# Task data:
--------------------------------------------------
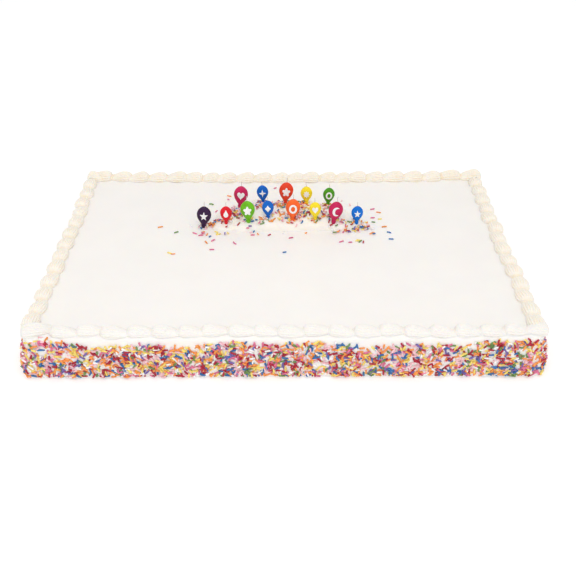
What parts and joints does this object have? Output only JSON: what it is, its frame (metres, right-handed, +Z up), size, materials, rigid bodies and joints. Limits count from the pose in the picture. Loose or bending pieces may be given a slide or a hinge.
--------------------------------------------------
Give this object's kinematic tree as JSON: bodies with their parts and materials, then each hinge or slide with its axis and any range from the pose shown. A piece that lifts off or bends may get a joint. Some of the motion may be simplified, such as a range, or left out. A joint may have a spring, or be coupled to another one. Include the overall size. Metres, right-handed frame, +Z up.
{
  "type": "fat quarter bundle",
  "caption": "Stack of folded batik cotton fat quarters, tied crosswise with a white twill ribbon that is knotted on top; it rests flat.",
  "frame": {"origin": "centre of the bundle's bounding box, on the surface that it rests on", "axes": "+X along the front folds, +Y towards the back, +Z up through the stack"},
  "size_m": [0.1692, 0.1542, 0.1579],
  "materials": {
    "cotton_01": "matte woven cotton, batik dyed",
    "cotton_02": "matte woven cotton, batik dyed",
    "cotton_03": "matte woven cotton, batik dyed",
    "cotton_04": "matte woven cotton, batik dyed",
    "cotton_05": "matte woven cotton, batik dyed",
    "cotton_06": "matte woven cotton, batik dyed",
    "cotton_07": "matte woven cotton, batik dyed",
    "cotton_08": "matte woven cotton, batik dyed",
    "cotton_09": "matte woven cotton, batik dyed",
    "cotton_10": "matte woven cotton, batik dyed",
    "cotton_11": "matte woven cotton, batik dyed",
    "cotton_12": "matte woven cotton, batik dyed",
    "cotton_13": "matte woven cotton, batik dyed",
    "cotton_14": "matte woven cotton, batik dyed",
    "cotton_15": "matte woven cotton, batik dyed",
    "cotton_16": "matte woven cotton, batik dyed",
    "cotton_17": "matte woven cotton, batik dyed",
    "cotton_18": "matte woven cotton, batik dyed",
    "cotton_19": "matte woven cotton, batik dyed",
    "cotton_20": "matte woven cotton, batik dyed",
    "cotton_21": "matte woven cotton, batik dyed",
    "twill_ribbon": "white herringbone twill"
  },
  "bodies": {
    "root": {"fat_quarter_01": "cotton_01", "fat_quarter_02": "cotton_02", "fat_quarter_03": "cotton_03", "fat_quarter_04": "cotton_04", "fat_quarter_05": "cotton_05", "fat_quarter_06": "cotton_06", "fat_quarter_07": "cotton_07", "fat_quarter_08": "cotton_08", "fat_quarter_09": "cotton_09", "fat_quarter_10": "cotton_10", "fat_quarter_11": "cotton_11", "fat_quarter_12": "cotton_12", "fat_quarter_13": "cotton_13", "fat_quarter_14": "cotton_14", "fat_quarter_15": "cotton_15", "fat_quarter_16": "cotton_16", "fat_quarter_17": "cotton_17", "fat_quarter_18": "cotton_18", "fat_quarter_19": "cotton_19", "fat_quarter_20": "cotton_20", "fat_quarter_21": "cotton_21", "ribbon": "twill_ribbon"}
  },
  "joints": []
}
--------------------------------------------------
Look through the records and count each line that holds "hinge". Write only the total.

2